Of the lines listed below, return exactly those that run from the line containing "for name, shape" through the line containing "before = set(bpy.data.objects)", both included.

==== Data records

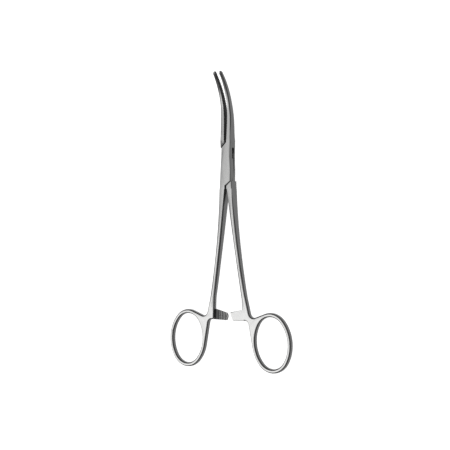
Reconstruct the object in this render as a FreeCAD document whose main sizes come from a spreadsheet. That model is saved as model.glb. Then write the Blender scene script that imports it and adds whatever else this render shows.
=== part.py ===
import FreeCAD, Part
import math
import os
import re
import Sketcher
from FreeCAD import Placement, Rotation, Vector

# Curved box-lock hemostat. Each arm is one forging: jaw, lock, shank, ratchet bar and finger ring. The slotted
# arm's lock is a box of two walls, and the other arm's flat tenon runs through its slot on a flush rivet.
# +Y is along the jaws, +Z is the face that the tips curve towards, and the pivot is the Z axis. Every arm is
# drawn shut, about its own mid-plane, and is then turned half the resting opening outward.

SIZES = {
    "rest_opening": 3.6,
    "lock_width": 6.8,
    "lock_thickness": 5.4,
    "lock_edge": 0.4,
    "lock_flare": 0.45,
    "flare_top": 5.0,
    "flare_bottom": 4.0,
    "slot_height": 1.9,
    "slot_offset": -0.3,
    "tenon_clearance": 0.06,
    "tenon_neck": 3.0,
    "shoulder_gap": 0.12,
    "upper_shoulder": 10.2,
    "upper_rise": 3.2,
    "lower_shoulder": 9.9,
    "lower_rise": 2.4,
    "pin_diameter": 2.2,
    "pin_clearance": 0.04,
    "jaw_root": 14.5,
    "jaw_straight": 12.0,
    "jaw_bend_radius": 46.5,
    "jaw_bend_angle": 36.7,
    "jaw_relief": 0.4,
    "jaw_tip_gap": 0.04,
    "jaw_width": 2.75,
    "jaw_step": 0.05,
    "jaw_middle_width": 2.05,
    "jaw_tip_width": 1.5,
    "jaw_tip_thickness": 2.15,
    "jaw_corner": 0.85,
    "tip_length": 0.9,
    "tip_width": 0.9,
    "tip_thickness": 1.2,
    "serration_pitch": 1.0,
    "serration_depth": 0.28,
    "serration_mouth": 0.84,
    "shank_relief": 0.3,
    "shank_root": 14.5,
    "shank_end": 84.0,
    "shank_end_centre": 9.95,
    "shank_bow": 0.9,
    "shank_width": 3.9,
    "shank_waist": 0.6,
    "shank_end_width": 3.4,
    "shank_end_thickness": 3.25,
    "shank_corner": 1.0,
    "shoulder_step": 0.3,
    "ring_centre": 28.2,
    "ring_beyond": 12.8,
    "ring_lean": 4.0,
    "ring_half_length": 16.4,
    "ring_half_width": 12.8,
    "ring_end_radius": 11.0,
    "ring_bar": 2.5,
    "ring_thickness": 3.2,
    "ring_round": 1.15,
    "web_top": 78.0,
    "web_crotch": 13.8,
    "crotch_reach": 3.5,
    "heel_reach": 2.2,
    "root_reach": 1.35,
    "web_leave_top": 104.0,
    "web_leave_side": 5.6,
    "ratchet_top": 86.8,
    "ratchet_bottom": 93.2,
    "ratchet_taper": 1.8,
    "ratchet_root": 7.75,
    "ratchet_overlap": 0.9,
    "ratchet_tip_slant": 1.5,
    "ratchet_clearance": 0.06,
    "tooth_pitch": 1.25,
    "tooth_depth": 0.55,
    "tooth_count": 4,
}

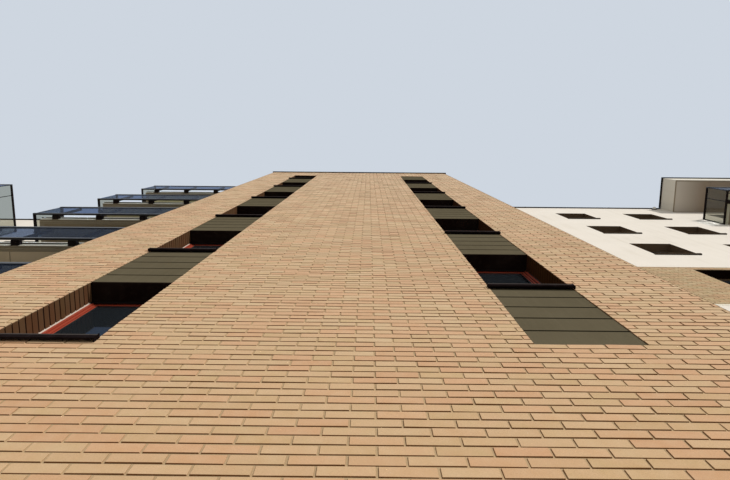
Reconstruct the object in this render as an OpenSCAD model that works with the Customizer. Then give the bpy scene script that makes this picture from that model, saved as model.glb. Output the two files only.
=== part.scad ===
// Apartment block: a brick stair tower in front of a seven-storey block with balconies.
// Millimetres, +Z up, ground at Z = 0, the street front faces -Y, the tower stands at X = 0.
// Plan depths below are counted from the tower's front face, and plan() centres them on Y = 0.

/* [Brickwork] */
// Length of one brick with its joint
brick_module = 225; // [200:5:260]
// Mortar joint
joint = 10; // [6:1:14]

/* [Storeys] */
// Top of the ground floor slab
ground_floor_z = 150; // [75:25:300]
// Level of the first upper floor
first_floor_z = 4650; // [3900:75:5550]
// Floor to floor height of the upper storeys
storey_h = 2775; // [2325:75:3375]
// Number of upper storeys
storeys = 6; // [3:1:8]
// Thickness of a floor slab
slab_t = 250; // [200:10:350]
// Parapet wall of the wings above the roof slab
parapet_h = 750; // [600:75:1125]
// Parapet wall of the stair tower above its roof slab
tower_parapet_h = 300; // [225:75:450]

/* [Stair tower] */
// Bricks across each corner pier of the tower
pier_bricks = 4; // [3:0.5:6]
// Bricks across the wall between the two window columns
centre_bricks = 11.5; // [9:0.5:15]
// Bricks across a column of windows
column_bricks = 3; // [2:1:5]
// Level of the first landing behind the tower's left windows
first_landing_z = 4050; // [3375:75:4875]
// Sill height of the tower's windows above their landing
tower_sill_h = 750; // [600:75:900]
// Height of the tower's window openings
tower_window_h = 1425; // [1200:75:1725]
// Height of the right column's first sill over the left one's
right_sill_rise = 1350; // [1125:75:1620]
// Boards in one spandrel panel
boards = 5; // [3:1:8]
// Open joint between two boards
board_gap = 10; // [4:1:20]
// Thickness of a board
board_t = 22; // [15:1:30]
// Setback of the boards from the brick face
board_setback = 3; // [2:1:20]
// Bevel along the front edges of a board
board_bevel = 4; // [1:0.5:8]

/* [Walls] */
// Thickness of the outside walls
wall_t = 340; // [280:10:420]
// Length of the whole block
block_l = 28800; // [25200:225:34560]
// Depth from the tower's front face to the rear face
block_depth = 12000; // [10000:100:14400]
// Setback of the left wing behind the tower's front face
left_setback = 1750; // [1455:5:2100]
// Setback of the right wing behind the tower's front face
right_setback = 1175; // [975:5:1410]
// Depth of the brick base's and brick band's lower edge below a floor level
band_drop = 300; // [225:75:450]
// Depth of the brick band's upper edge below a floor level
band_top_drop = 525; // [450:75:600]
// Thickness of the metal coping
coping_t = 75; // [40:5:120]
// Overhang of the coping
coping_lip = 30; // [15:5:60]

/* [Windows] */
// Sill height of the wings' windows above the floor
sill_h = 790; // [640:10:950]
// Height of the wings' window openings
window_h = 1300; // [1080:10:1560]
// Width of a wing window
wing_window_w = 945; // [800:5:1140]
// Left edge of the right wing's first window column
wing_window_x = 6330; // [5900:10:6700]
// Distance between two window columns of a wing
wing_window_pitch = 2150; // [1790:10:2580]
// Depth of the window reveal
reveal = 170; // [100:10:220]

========
==== Data records

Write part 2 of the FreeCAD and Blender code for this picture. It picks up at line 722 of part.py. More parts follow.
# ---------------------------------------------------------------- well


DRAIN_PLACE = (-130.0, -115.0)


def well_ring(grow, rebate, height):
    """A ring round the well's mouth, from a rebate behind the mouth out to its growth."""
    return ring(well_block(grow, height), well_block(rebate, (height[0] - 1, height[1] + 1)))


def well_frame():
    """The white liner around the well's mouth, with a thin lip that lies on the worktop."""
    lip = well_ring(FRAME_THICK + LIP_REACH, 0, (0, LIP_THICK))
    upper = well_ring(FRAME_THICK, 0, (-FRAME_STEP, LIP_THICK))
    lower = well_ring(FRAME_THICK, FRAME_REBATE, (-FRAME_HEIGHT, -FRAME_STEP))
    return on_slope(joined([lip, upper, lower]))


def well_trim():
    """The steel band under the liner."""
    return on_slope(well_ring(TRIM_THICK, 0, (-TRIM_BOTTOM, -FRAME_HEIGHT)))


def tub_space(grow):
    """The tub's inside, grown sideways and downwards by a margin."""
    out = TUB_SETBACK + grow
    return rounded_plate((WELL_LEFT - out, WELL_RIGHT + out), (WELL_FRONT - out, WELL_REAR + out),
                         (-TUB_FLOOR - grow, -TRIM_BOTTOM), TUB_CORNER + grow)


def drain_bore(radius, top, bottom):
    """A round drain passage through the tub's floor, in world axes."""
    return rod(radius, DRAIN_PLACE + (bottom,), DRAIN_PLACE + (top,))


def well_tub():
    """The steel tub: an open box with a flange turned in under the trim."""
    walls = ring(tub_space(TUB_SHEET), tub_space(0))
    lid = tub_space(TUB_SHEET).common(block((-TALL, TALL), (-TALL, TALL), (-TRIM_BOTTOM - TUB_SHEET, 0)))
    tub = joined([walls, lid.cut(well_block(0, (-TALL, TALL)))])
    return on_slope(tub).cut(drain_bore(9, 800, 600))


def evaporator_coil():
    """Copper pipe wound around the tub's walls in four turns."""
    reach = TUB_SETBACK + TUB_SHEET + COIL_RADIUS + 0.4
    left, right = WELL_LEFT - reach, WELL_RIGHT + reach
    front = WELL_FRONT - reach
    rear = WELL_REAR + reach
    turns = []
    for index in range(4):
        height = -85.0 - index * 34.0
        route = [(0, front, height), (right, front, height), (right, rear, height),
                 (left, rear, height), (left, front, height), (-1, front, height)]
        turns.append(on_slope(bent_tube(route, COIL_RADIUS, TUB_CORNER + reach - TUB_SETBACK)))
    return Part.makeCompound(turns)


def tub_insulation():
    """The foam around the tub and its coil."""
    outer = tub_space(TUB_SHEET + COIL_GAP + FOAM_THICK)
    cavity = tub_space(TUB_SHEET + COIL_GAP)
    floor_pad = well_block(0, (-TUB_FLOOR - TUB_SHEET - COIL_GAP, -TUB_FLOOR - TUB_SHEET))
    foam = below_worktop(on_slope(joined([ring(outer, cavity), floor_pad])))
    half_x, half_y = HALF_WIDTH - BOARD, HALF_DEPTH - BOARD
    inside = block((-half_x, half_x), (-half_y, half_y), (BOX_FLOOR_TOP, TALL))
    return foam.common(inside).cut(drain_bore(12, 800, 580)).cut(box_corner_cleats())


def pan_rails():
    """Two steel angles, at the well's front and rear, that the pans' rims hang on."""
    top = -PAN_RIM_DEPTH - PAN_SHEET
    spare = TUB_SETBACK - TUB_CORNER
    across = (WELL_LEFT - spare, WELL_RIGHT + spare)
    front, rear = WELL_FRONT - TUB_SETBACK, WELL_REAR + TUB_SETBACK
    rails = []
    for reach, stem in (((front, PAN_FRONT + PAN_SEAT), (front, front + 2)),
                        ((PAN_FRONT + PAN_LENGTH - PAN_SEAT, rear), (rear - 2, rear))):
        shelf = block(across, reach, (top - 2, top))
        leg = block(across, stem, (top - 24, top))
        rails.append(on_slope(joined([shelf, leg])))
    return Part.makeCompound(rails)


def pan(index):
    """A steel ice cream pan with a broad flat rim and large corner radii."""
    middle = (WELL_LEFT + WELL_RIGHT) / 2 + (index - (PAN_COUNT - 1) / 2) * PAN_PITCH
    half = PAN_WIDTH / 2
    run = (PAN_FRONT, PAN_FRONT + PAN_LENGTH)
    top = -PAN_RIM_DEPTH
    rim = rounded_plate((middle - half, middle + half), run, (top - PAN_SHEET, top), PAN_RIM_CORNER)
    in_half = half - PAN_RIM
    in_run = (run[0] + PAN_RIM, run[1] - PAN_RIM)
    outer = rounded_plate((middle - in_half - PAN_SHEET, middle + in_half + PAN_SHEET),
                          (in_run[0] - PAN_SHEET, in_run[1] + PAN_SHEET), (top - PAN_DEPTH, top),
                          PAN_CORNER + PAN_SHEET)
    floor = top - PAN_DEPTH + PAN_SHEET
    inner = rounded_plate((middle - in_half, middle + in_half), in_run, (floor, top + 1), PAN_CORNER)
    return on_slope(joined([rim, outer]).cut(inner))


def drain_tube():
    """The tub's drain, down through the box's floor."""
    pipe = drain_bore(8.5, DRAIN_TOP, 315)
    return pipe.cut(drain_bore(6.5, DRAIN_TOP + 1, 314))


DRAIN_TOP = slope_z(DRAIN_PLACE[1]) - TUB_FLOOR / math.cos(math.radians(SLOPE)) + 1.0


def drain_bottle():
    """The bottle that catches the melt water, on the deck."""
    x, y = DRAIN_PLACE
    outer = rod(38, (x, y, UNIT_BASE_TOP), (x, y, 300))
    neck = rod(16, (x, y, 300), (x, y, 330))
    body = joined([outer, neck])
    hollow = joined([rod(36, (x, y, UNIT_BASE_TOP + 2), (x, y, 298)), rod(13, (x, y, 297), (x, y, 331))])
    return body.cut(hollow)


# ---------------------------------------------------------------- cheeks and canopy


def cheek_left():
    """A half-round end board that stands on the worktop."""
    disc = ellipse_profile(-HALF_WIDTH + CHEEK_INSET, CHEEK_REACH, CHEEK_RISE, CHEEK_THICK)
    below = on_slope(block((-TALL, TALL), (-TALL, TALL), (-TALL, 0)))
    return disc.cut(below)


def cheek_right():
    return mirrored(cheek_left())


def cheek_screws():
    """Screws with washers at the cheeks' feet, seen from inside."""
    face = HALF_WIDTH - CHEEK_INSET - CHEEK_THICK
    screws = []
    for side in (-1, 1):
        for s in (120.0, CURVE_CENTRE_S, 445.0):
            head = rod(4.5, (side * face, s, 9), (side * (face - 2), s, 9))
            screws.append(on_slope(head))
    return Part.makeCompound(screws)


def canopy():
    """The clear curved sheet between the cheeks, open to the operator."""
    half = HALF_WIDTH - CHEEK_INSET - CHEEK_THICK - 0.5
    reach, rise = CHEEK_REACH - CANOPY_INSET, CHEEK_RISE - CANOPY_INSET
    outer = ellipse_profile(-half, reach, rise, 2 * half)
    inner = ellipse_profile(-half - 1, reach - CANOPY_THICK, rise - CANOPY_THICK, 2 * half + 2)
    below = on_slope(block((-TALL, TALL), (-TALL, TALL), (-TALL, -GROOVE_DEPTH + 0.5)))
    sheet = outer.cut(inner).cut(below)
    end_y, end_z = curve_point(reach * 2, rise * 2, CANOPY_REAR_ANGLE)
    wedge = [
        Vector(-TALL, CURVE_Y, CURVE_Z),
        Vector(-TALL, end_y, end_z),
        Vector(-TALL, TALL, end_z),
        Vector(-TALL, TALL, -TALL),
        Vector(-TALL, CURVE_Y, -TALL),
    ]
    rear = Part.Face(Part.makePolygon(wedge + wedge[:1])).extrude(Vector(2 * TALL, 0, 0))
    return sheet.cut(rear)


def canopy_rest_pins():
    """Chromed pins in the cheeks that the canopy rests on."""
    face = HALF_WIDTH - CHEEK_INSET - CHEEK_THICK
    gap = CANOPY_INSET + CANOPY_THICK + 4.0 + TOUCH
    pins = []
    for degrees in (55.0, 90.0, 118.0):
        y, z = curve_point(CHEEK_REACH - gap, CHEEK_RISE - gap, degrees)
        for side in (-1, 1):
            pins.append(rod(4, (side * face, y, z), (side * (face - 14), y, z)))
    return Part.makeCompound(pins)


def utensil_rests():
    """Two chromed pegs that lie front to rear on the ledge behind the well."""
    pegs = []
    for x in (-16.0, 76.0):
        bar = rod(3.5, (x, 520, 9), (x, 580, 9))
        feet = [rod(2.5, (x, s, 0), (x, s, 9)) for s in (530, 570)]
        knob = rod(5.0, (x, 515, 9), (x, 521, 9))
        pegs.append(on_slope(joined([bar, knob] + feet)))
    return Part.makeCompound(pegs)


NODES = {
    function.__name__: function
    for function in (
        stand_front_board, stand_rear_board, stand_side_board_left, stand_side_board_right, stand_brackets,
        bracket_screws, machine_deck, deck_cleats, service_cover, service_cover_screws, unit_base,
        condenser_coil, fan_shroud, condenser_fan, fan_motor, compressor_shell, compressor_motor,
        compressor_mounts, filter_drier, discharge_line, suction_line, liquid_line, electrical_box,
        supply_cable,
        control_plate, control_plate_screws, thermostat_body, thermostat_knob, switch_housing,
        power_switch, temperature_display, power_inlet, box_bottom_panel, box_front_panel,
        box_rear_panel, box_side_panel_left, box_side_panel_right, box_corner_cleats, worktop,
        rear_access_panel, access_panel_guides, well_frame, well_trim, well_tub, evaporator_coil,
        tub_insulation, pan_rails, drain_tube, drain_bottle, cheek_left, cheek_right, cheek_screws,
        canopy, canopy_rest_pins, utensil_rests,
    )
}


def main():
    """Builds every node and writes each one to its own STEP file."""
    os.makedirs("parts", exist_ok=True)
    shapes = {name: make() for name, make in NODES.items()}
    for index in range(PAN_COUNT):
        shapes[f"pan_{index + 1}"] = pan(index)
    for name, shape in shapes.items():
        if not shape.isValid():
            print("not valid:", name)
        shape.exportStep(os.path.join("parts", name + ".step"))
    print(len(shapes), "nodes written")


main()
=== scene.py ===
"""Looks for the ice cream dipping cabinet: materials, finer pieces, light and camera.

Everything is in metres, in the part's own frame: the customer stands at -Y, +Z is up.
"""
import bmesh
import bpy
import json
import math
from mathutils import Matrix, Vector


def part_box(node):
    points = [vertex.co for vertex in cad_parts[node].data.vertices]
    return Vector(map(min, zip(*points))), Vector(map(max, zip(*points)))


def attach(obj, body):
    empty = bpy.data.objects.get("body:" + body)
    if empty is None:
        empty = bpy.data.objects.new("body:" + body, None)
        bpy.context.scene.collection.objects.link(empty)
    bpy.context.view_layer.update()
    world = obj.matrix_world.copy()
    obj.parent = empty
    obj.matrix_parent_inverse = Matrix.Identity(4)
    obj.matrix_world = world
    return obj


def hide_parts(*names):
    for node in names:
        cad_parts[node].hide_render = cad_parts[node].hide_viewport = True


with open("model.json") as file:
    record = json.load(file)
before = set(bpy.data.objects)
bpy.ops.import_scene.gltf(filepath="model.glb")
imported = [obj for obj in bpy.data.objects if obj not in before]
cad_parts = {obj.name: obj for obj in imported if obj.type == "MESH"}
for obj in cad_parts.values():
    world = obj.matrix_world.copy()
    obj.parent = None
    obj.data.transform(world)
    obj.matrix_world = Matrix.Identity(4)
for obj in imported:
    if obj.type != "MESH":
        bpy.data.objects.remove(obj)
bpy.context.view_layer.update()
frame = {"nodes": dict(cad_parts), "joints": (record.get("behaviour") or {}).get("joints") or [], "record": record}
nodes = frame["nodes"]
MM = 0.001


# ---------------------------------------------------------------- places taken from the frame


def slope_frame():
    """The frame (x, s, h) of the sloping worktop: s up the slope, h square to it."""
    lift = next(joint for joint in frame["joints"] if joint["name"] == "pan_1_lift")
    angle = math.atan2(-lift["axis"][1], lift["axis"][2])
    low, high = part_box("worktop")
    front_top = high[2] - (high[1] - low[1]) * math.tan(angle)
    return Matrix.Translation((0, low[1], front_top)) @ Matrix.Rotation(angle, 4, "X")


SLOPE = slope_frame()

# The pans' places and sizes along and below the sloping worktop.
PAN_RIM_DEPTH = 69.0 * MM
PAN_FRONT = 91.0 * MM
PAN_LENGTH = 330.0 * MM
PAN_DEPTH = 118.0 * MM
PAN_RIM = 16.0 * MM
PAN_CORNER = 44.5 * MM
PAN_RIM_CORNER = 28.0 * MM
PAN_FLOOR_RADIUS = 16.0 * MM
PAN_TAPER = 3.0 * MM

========

**Result of the exercise**.
    for name, shape in shapes.items():
        if not shape.isValid():
            print("not valid:", name)
        shape.exportStep(os.path.join("parts", name + ".step"))
    print(len(shapes), "nodes written")


main()
=== scene.py ===
"""Looks for the ice cream dipping cabinet: materials, finer pieces, light and camera.

Everything is in metres, in the part's own frame: the customer stands at -Y, +Z is up.
"""
import bmesh
import bpy
import json
import math
from mathutils import Matrix, Vector


def part_box(node):
    points = [vertex.co for vertex in cad_parts[node].data.vertices]
    return Vector(map(min, zip(*points))), Vector(map(max, zip(*points)))


def attach(obj, body):
    empty = bpy.data.objects.get("body:" + body)
    if empty is None:
        empty = bpy.data.objects.new("body:" + body, None)
        bpy.context.scene.collection.objects.link(empty)
    bpy.context.view_layer.update()
    world = obj.matrix_world.copy()
    obj.parent = empty
    obj.matrix_parent_inverse = Matrix.Identity(4)
    obj.matrix_world = world
    return obj


def hide_parts(*names):
    for node in names:
        cad_parts[node].hide_render = cad_parts[node].hide_viewport = True


with open("model.json") as file:
    record = json.load(file)
before = set(bpy.data.objects)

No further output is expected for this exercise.